What you are asked to do: Take the material and output all of it exactly.

##### Data listing

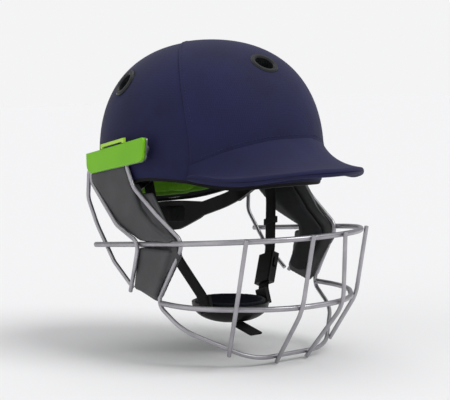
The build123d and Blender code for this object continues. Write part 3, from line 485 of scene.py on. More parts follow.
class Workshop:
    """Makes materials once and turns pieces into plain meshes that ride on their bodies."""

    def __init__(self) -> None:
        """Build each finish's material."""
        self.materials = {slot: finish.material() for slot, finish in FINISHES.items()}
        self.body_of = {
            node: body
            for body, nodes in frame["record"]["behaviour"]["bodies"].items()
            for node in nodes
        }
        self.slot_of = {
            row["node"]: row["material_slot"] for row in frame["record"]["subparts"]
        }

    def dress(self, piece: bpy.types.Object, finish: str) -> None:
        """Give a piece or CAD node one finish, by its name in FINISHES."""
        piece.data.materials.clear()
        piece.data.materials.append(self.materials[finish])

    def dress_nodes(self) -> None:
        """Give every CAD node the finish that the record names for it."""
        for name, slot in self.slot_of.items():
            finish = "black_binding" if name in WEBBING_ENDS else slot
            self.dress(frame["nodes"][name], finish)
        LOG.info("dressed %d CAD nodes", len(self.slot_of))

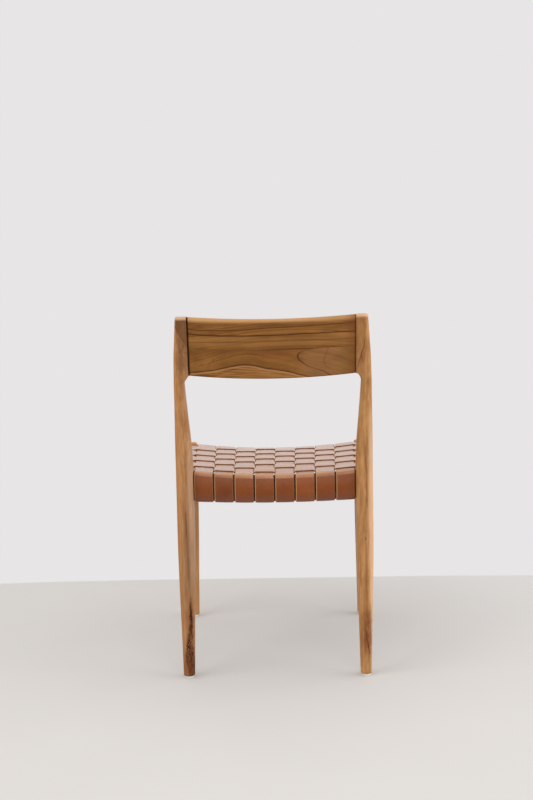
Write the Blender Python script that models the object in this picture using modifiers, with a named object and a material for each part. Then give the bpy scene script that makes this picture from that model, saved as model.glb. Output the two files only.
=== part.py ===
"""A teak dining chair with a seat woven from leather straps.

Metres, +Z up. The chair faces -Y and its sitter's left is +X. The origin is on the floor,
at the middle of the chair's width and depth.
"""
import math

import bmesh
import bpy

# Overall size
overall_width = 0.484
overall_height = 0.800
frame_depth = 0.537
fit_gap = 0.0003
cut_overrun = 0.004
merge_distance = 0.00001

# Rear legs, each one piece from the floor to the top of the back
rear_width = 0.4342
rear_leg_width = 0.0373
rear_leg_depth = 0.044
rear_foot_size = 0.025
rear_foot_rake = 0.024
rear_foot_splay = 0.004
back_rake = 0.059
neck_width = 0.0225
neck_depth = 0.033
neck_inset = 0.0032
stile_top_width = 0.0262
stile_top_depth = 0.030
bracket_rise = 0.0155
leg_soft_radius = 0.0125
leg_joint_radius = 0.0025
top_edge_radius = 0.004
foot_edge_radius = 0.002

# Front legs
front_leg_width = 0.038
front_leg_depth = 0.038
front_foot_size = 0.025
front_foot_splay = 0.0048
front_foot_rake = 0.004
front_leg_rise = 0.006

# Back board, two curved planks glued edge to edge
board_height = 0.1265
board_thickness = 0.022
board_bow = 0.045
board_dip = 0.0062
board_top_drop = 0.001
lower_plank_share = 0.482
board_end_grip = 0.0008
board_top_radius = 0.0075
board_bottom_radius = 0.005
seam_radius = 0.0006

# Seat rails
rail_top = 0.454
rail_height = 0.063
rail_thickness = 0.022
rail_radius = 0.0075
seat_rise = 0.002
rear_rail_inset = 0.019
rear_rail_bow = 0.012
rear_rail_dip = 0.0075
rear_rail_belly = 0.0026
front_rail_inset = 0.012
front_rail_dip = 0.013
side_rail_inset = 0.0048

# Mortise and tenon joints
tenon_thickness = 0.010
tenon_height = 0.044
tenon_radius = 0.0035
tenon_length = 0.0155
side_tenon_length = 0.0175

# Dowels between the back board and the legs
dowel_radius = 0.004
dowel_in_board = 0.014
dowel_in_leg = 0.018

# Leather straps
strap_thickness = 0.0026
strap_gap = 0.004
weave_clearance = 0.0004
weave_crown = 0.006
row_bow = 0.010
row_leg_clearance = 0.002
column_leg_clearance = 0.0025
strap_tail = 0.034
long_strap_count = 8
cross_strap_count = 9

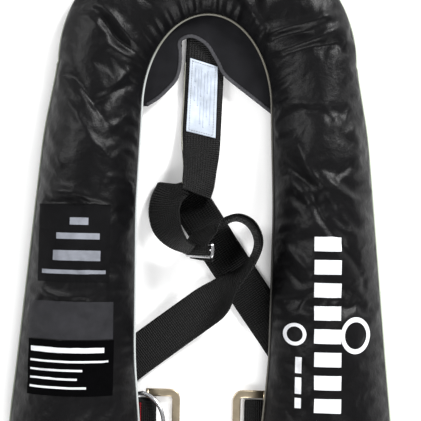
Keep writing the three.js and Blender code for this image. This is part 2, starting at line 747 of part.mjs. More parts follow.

##########

Expected answer:
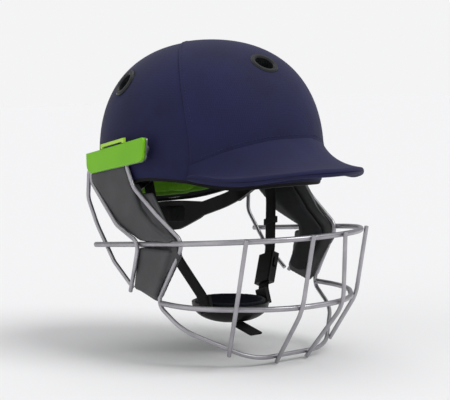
The build123d and Blender code for this object continues. Write part 3, from line 485 of scene.py on. More parts follow.
class Workshop:
    """Makes materials once and turns pieces into plain meshes that ride on their bodies."""

    def __init__(self) -> None:
        """Build each finish's material."""
        self.materials = {slot: finish.material() for slot, finish in FINISHES.items()}
        self.body_of = {
            node: body
            for body, nodes in frame["record"]["behaviour"]["bodies"].items()
            for node in nodes
        }
        self.slot_of = {
            row["node"]: row["material_slot"] for row in frame["record"]["subparts"]
        }

    def dress(self, piece: bpy.types.Object, finish: str) -> None:
        """Give a piece or CAD node one finish, by its name in FINISHES."""
        piece.data.materials.clear()
        piece.data.materials.append(self.materials[finish])

    def dress_nodes(self) -> None:
        """Give every CAD node the finish that the record names for it."""
        for name, slot in self.slot_of.items():
            finish = "black_binding" if name in WEBBING_ENDS else slot
            self.dress(frame["nodes"][name], finish)
        LOG.info("dressed %d CAD nodes", len(self.slot_of))

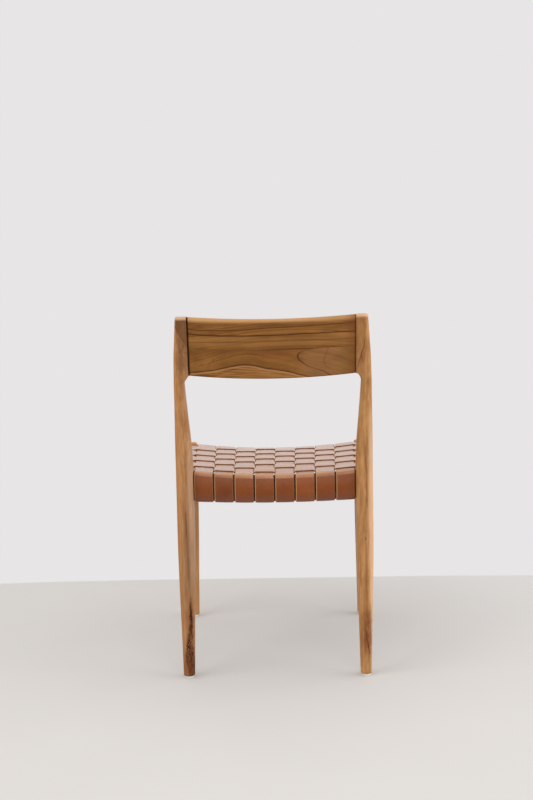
Write the Blender Python script that models the object in this picture using modifiers, with a named object and a material for each part. Then give the bpy scene script that makes this picture from that model, saved as model.glb. Output the two files only.
=== part.py ===
"""A teak dining chair with a seat woven from leather straps.

Metres, +Z up. The chair faces -Y and its sitter's left is +X. The origin is on the floor,
at the middle of the chair's width and depth.
"""
import math

import bmesh
import bpy

# Overall size
overall_width = 0.484
overall_height = 0.800
frame_depth = 0.537
fit_gap = 0.0003
cut_overrun = 0.004
merge_distance = 0.00001

# Rear legs, each one piece from the floor to the top of the back
rear_width = 0.4342
rear_leg_width = 0.0373
rear_leg_depth = 0.044
rear_foot_size = 0.025
rear_foot_rake = 0.024
rear_foot_splay = 0.004
back_rake = 0.059
neck_width = 0.0225
neck_depth = 0.033
neck_inset = 0.0032
stile_top_width = 0.0262
stile_top_depth = 0.030
bracket_rise = 0.0155
leg_soft_radius = 0.0125
leg_joint_radius = 0.0025
top_edge_radius = 0.004
foot_edge_radius = 0.002

# Front legs
front_leg_width = 0.038
front_leg_depth = 0.038
front_foot_size = 0.025
front_foot_splay = 0.0048
front_foot_rake = 0.004
front_leg_rise = 0.006

# Back board, two curved planks glued edge to edge
board_height = 0.1265
board_thickness = 0.022
board_bow = 0.045
board_dip = 0.0062
board_top_drop = 0.001
lower_plank_share = 0.482
board_end_grip = 0.0008
board_top_radius = 0.0075
board_bottom_radius = 0.005
seam_radius = 0.0006

# Seat rails
rail_top = 0.454
rail_height = 0.063
rail_thickness = 0.022
rail_radius = 0.0075
seat_rise = 0.002
rear_rail_inset = 0.019
rear_rail_bow = 0.012
rear_rail_dip = 0.0075
rear_rail_belly = 0.0026
front_rail_inset = 0.012
front_rail_dip = 0.013
side_rail_inset = 0.0048

# Mortise and tenon joints
tenon_thickness = 0.010
tenon_height = 0.044
tenon_radius = 0.0035
tenon_length = 0.0155
side_tenon_length = 0.0175

# Dowels between the back board and the legs
dowel_radius = 0.004
dowel_in_board = 0.014
dowel_in_leg = 0.018

# Leather straps
strap_thickness = 0.0026
strap_gap = 0.004
weave_clearance = 0.0004
weave_crown = 0.006
row_bow = 0.010
row_leg_clearance = 0.002
column_leg_clearance = 0.0025
strap_tail = 0.034
long_strap_count = 8
cross_strap_count = 9

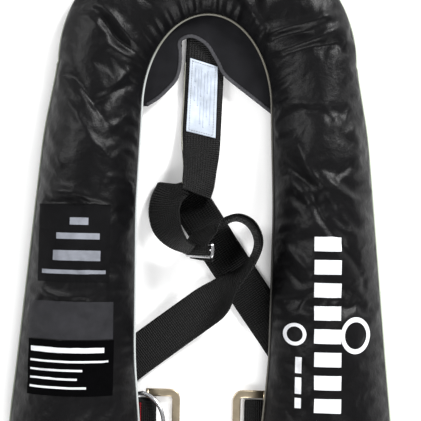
Keep writing the three.js and Blender code for this image. This is part 2, starting at line 747 of part.mjs. More parts follow.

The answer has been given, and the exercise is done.